A textura deve ser levemente oleosa, o que se comprova girando o copo para o líquido impregnar as paredes e deixando escorrer as piernas, ou lágrimas. Quanto mais aderente e lento for o deslizar delas na taça, melhor será seu corpo. Já o aroma tem toques herbáceos, de frutas, madeira e especiarias; a cor varia do tom cristalino ao âmbar avermelhado, dependendo do envelhecimento. Há várias categorias. O tequila blanco, após destilado, fica 30 dias em tonéis de carvalho; o reposado, de 60 a 180 dias; e o añejo descansa três anos.

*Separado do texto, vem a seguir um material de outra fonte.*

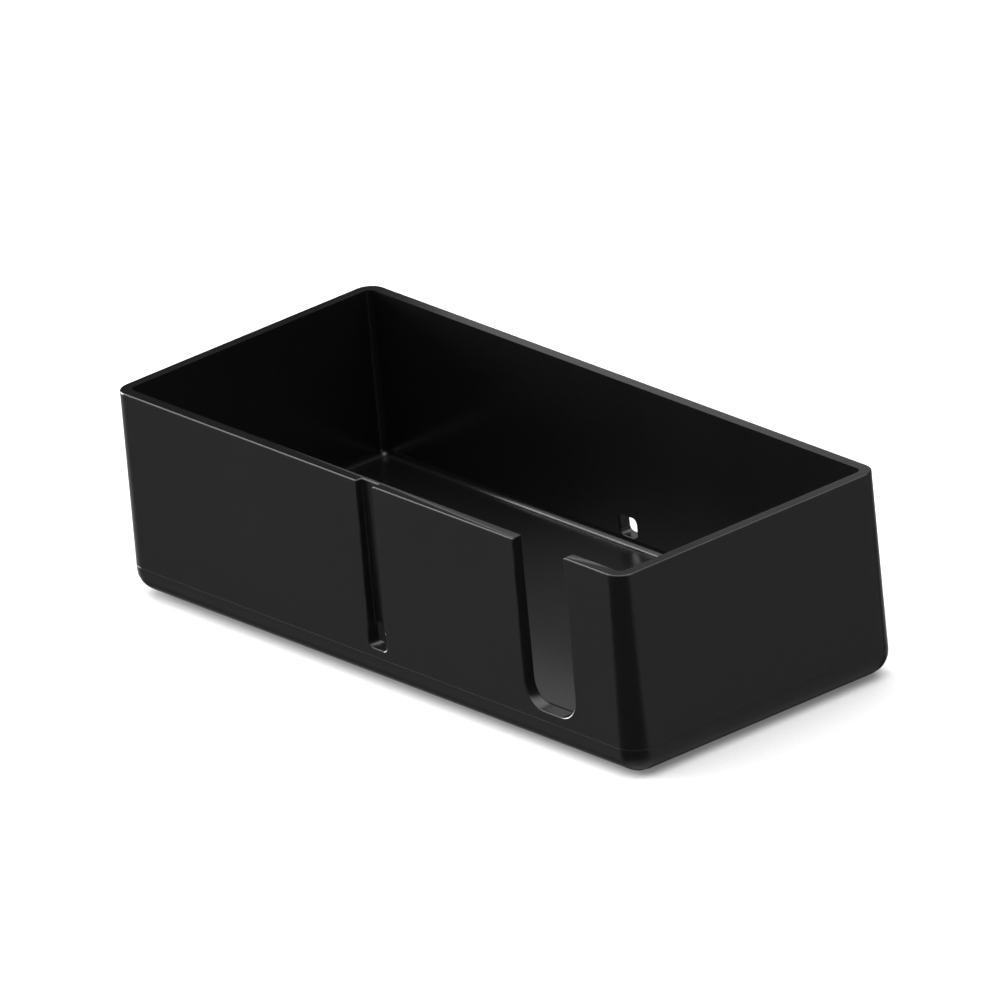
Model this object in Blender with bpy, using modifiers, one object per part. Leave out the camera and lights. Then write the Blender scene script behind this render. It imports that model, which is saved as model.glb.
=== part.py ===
"""Open display tray: a drafted tray body on a closed base pan, with ballast, screws and feet.

The frame: the origin is at the middle of the footprint, on the surface that the tray stands on.
+X runs along the tray, -Y faces the customer and +Z is up. All sizes are in metres.
"""

import math

import bmesh
import bpy
from mathutils import Matrix, Vector

# Overall sizes
RIM_LENGTH = 0.1600
RIM_WIDTH = 0.0707
HEIGHT = 0.0456
DRAFT = math.radians(0.7)
OUTER_RADIUS = 0.0053
RIM_CORNER_RADIUS = 0.0039

# Tray body
WALL = 0.0025
FLOOR_HEIGHT = 0.0084
FLOOR_THICKNESS = 0.0025
CAVITY_RADIUS = 0.0016

# Notch in the front wall
NOTCH_WIDTH = 0.0158
NOTCH_END_DISTANCE = 0.0255
NOTCH_SILL = 0.0005
NOTCH_RADIUS = 0.0052

# Cable groove and cable holes
GROOVE_WIDTH = 0.0052
GROOVE_WEB = 0.0009
HOLE_RADIUS = 0.0012
FRONT_HOLE_WIDTH = 0.0056
FRONT_HOLE_HEIGHT = 0.0048
FRONT_HOLE_ABOVE_FLOOR = 0.0027
REAR_HOLE_WIDTH = 0.0054
REAR_HOLE_HEIGHT = 0.0045
REAR_HOLE_ABOVE_FLOOR = 0.0040

# Base pan
PAN_WALL = 0.0024
PAN_FLOOR = 0.0020
PAN_STRAIGHT_RIM = 0.0010
PAN_INNER_RADIUS = 0.0029
PARTING_GAP = 0.0003

# Feet
FOOT_RADIUS = 0.0050
FOOT_HEIGHT = 0.0012
FOOT_STANDS_PROUD = 0.0005
FOOT_INSET = 0.0132
FOOT_EDGE = 0.0003

# Screws and their bosses
SCREW_RADIUS = 0.00125
SCREW_LENGTH = 0.0051
SCREW_HEAD_RADIUS = 0.0023
SCREW_HEAD_HEIGHT = 0.0012
SCREW_TIP = 0.0009
SCREW_TIP_RADIUS = 0.0004
SCREW_HEAD_CHAMFER = 0.0004
SCREW_INSET = 0.0260
RECESS_LENGTH = 0.0026
RECESS_WIDTH = 0.0005
RECESS_DEPTH = 0.0007
BOSS_WALL = 0.0017
BOSS_SKIN = 0.0008
COUNTERBORE_DEPTH = 0.0016
POST_WALL = 0.0011
POST_THICKNESS = 0.0016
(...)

A etiqueta impressa na garrafa – 100% agave-azul – atesta a qualidade superior e a pureza da bebida. É possível agendar visitas ao processo de fabricação da tequila, do cultivo à degustação, na mais antiga destilaria de Jalisco, a Mundo Cuervo, cuja sala de degustação é decorada com murais de Carlos Terres que retratam bailados típicos locais, as danças da festa da colheita e a bela deusa Mayahuel, que oferece o sumo místico do agave-azul.